The decision by U.S President Barack Obama to stop deporting young illegal immigrants who came to the United States as children, despite its humanitarian element, has been criticized and lambasted by the Republican Party as pandering to the Hispanic vote. Arizona’s “Show your papers” in cracking down on undocumented immigrants has been upheld by the U.S. Supreme Court while part of the law was declared unconstitutional. What the U.S. Supreme Court decision and Obama’s stop-gap measure have achieved is merely to highlight the continuing inability of the United States to wrestle with its immigration mess. Former U.S. President George W. Bush tried immigration reform but was scuttled by his own party in Congress. President Obama has hardly begun to try his hand at immigration reform but already the Republican Party has spoiled his efforts.

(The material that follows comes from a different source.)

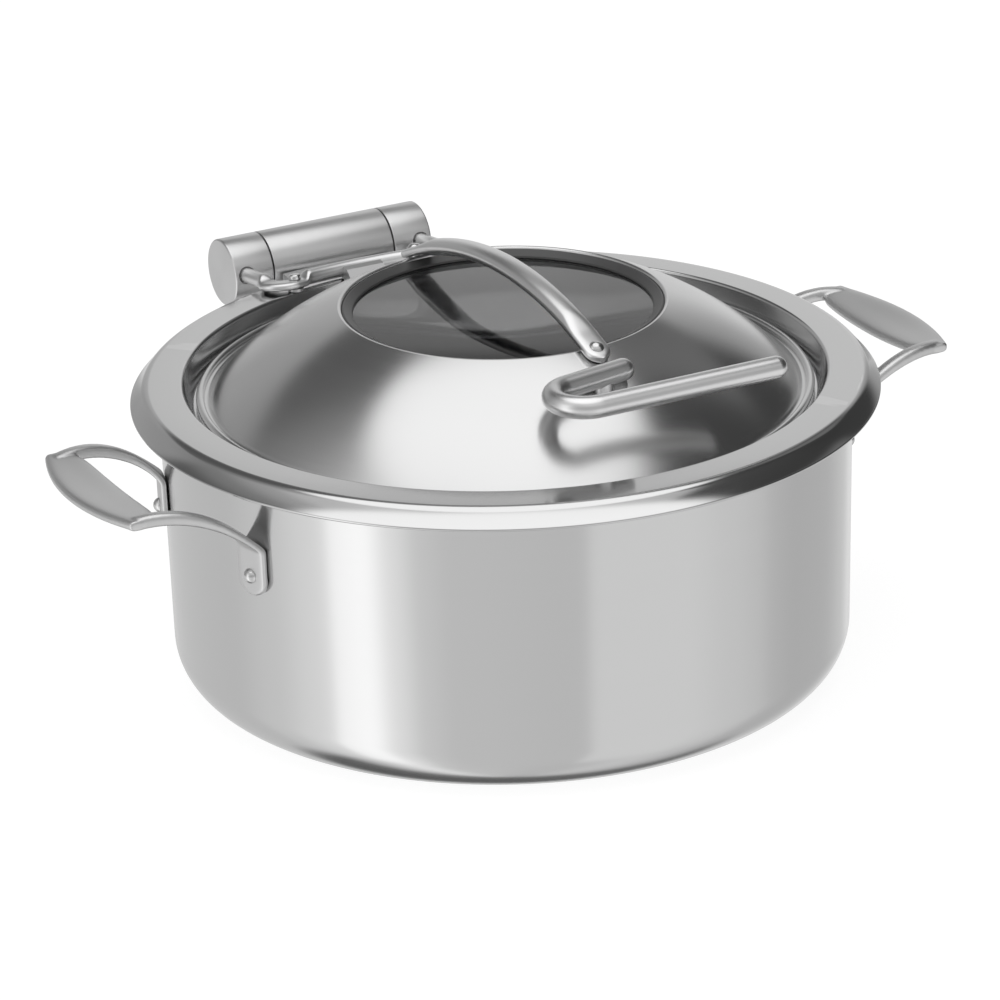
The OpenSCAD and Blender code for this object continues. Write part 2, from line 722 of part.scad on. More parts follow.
// The lug takes in the rivet's place and most of the bend; its underside is level with
// the rod's underside.
lug_mid = [yoke_leg_x - 8.4, yoke_bar_r * cos(lug_rivet_angle) + 2 - hinge_d];
function lug_share(q) = let (d = norm([abs(q[0]), q[1]] - lug_mid))
    1 - ease((d - 9.2) / 4.4);
module hinge_yoke() {
    rings = [
        for (q = yoke_stations)
            let (
                k = lug_share(q),
                a = mix(yoke_rod_r, lug_w / 2, k),
                b = mix(yoke_rod_r, lug_t / 2, k)
            )
            ring([q[0], q[1], -lug_sink * k], [-sin(q[2]), cos(q[2]), 0], [0, 0, 1], a, b,
                mix(2, 2.8, k), 18)
    ];
    color(satin) difference() {
        yoke_frame() skin(rings);
        for (side = [-1, 1]) at_lug(side)
            cylinder(h = 40, r = lug_rivet_r + 2 * pin_fit, center = true, $fn = 32);
    }
}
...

Too much of the debate in the United States has been focused on the legality of immigration, deflecting the more fundamental issue of the positive effects of mass immigration on American society.

In both the United States and Canada, study after study has shown immigration has been beneficial to society in general. There is enough social evidence to debunk the notion that immigrants have worsened social ills, or that they have reshaped the social fabric in harmful ways.

Writing for the Harper’s Magazine in March 1871, Louis Bagger compared the Castle Garden on New York’s Battery, where ships from Europe deposited immigrants who flooded America after the Civil War, to an absolute immigration depot. Among those who came in 1869, according to Bagger, were 99,605 from Germany, 66,204 from Ireland, 41,090 from England, and more than 35,000 from the Scandinavian countries. Millions of people afterwards would immigrate to America, making it a nation of immigrants. The same can be said of Canada, especially after the 1960s.

Yet, both countries have become wary of immigrants today. Every time immigration comes to the top of the public agenda, a dark shadow prevails -- the dark shadow of racism. Racist demonization always begins the hysterical rhetoric, and it’s not a new phenomenon. The racism in this debate is more pronounced in the United States, with its epicentre in Arizona. Canada may not be too far behind if the ruling Conservative government is allowed to continue singlehandedly, without a robust public debate, with its sweeping policy changes under the pretext of eliminating the immigration backlog and reforming a broken system.